» **REQUIREMENTS**
In the records below, find the line with "the hanging loops" and the line with "if empty is"; return exactly those lines and every line between them.

» **GIVEN DATA**
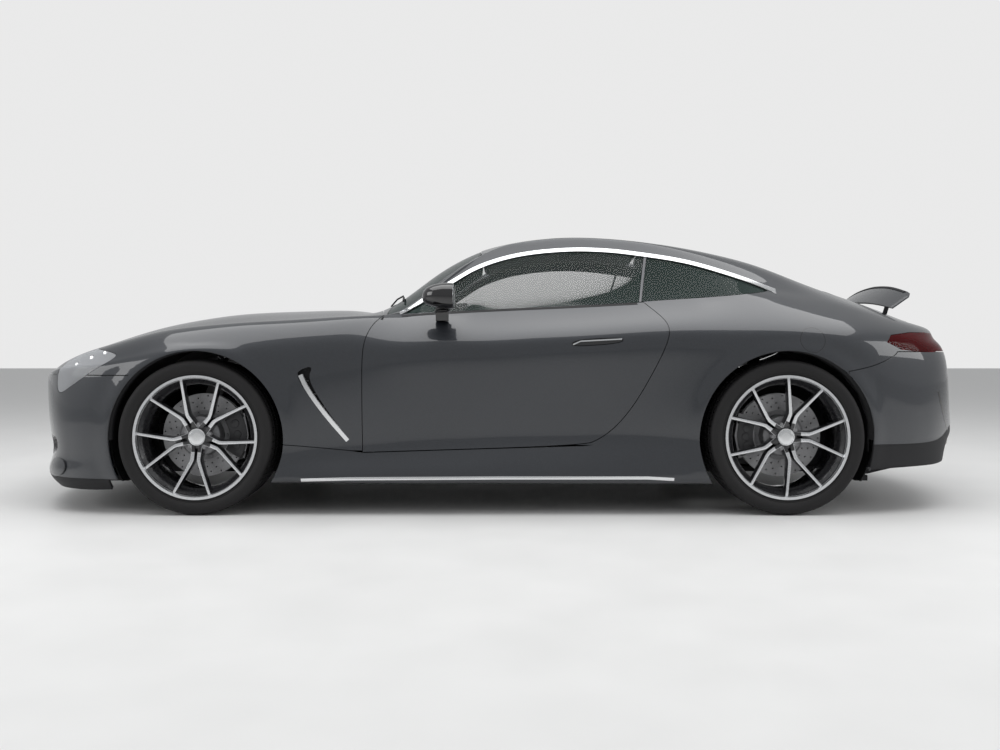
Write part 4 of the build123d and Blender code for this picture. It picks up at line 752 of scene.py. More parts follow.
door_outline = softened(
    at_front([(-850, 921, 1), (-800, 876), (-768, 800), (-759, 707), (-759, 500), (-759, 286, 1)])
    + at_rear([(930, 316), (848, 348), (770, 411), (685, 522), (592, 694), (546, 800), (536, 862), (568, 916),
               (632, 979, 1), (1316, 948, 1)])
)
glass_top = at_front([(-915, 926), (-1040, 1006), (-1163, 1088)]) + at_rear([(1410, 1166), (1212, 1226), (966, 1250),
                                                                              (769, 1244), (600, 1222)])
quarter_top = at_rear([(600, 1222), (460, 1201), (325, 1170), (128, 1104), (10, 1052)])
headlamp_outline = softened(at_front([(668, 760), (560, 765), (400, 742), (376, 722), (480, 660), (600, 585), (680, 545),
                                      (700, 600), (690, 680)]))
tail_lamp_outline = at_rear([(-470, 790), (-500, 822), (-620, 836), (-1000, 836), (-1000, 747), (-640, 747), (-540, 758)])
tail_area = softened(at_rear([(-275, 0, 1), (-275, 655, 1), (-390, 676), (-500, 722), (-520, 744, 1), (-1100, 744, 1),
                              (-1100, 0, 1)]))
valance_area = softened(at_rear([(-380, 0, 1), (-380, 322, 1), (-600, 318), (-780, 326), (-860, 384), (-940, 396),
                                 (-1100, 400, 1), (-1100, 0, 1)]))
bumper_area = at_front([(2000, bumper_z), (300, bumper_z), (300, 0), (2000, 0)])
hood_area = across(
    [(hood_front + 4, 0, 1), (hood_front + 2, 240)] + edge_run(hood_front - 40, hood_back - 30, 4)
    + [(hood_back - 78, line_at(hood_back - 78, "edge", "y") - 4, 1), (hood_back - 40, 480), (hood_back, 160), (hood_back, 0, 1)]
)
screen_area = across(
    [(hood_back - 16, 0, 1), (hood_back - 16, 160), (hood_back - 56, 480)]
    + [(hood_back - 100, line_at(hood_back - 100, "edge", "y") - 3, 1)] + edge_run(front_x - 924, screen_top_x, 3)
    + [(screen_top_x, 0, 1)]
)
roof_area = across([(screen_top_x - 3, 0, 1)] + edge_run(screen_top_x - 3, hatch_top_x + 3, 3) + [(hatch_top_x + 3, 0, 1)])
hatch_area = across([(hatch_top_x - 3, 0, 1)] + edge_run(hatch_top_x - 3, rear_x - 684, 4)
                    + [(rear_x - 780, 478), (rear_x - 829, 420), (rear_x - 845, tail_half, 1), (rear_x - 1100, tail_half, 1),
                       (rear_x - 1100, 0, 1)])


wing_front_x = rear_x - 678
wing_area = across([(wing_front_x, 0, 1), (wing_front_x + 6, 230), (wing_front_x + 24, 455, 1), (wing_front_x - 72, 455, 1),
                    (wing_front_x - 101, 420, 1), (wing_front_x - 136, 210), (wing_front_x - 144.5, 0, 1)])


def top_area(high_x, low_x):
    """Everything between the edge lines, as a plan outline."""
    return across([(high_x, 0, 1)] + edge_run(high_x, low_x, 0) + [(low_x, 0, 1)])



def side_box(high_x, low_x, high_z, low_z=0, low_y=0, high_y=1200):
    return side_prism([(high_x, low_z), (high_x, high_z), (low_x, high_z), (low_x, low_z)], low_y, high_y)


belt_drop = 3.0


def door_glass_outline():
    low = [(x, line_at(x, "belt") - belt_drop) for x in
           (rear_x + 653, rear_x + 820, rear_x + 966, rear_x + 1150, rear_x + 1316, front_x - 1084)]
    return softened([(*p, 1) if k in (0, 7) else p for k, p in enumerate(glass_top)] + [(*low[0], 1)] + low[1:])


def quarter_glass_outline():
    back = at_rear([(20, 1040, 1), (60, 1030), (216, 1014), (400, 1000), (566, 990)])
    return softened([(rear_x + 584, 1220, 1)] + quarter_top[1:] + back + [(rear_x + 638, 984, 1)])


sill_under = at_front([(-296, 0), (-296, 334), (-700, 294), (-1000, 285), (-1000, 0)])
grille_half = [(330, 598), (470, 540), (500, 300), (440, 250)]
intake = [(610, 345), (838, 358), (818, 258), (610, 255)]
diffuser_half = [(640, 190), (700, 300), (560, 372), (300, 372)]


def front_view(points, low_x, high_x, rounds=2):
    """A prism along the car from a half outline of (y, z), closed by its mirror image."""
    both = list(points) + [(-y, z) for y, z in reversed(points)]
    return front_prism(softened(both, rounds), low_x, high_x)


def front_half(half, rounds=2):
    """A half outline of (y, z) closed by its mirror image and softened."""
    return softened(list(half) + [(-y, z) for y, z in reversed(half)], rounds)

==

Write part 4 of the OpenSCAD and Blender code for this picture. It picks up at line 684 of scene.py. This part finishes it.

* * *

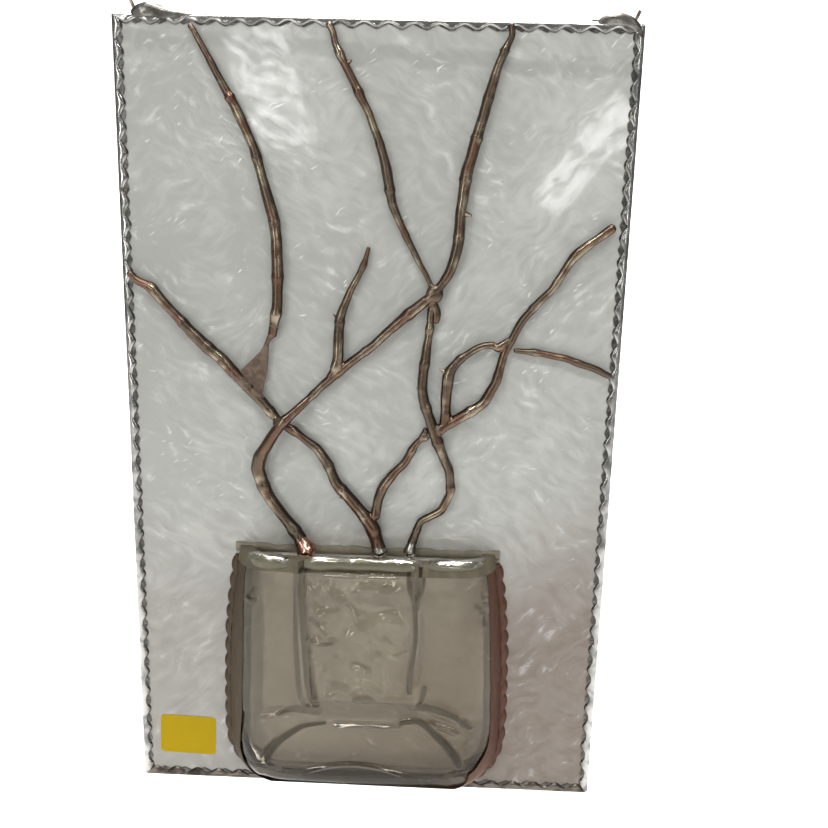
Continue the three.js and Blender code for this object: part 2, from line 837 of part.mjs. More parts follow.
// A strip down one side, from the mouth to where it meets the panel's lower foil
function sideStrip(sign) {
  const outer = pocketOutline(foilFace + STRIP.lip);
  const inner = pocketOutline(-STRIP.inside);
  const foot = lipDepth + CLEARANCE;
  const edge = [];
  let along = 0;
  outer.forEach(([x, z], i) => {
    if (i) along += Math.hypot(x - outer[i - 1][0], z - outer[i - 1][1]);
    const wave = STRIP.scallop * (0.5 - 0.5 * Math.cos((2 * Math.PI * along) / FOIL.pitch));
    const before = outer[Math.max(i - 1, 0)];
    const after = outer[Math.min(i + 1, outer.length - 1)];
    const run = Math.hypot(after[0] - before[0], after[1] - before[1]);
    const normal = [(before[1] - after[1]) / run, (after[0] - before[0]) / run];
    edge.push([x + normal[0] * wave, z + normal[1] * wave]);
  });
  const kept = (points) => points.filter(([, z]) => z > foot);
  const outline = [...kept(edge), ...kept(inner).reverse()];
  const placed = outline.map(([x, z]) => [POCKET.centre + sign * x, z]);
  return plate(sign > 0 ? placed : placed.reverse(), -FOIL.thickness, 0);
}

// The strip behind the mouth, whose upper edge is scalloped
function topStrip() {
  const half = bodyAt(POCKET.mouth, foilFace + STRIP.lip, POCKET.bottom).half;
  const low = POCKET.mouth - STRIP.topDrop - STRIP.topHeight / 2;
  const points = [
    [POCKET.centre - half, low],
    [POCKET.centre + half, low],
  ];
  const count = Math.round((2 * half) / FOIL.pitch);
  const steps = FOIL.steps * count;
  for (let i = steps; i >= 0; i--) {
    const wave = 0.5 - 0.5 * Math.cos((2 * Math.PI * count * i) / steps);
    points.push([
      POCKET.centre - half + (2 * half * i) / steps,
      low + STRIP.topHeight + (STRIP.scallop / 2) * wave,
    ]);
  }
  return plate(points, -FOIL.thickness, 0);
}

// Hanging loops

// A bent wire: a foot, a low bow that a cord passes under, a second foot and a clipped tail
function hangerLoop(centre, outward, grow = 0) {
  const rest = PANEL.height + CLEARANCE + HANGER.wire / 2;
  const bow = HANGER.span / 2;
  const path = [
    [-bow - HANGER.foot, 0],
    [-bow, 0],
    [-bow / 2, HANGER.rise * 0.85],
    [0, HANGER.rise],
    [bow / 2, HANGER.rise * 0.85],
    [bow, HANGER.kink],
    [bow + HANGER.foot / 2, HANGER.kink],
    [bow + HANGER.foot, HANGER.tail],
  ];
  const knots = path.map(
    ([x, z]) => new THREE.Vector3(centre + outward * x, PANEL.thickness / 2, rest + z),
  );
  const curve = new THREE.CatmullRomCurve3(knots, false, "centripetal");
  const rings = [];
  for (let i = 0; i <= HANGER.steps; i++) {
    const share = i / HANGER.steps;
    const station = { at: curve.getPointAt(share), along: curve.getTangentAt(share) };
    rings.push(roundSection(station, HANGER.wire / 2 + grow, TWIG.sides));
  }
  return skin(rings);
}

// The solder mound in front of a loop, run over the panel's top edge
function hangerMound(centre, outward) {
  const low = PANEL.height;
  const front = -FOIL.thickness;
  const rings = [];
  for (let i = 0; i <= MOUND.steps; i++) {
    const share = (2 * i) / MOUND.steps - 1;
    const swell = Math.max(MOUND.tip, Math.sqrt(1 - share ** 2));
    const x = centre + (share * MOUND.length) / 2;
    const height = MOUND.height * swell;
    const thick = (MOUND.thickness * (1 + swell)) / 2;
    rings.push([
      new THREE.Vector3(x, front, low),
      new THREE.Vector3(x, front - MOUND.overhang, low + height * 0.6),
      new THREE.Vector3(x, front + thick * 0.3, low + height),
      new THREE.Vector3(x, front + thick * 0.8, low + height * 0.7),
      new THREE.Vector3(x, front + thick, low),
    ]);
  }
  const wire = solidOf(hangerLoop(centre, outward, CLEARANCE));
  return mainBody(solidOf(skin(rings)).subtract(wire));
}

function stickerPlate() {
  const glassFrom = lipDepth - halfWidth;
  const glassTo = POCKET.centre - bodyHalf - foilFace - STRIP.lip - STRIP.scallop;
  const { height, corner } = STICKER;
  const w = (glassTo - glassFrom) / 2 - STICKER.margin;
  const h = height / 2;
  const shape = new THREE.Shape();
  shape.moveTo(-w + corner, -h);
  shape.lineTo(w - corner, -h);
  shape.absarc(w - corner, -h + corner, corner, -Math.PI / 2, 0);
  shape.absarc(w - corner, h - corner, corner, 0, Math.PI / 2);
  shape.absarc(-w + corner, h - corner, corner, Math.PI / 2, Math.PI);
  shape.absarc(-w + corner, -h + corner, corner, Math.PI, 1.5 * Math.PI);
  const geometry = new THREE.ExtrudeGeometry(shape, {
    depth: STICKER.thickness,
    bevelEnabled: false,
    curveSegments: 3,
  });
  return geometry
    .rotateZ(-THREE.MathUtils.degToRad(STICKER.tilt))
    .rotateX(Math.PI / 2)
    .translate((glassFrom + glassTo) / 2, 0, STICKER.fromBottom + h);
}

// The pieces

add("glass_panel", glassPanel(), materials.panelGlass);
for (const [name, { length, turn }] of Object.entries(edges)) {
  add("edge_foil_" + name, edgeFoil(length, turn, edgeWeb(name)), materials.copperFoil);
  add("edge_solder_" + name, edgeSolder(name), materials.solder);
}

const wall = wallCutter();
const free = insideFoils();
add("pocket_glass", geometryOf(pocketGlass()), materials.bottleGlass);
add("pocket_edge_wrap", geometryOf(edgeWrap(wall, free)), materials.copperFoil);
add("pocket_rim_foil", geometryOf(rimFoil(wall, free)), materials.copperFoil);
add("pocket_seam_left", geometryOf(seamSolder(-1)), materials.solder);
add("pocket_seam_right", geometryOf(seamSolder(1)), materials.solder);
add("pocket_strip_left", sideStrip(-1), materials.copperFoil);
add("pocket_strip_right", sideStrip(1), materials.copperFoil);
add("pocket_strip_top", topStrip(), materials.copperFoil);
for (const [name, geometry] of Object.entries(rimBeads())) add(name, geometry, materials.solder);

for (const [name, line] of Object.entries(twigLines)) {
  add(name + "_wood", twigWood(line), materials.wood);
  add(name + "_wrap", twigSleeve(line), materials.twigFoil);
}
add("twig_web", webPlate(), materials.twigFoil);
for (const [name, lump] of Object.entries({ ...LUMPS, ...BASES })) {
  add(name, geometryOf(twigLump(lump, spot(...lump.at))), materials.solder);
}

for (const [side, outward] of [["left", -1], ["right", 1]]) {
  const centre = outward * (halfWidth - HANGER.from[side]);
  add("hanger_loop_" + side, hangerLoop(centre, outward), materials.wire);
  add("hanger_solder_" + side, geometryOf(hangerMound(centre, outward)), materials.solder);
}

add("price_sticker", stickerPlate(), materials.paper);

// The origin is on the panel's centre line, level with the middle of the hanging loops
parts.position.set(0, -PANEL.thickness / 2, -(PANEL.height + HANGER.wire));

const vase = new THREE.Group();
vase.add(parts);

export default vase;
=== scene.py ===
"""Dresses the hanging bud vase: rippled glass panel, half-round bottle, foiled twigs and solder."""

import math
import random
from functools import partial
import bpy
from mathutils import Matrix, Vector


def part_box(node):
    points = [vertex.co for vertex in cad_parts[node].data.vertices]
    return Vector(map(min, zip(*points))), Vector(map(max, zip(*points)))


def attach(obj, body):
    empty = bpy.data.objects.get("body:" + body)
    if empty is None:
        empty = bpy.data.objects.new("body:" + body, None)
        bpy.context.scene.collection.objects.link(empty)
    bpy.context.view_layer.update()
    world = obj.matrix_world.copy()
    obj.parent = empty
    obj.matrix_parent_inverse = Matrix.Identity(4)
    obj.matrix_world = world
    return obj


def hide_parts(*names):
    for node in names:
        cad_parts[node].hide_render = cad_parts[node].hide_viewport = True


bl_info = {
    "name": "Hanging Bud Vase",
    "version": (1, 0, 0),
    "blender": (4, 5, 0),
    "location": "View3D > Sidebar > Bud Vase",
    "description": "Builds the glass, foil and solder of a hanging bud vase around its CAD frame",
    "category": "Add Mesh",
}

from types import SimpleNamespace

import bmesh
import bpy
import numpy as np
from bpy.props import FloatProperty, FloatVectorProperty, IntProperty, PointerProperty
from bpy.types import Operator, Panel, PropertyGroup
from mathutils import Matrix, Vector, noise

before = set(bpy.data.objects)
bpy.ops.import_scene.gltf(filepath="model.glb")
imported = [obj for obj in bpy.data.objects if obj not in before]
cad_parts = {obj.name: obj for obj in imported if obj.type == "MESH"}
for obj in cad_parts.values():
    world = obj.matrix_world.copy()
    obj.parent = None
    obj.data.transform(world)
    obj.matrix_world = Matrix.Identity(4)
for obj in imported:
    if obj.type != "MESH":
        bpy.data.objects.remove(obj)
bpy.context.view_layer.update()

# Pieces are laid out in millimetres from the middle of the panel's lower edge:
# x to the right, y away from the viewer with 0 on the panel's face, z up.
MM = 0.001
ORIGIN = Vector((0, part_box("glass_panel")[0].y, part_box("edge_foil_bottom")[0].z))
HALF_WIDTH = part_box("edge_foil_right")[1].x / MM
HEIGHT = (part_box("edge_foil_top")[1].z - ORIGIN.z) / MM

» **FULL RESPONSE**
// The origin is on the panel's centre line, level with the middle of the hanging loops
parts.position.set(0, -PANEL.thickness / 2, -(PANEL.height + HANGER.wire));

const vase = new THREE.Group();
vase.add(parts);

export default vase;
=== scene.py ===
"""Dresses the hanging bud vase: rippled glass panel, half-round bottle, foiled twigs and solder."""

import math
import random
from functools import partial
import bpy
from mathutils import Matrix, Vector


def part_box(node):
    points = [vertex.co for vertex in cad_parts[node].data.vertices]
    return Vector(map(min, zip(*points))), Vector(map(max, zip(*points)))


def attach(obj, body):
    empty = bpy.data.objects.get("body:" + body)
    if empty is None:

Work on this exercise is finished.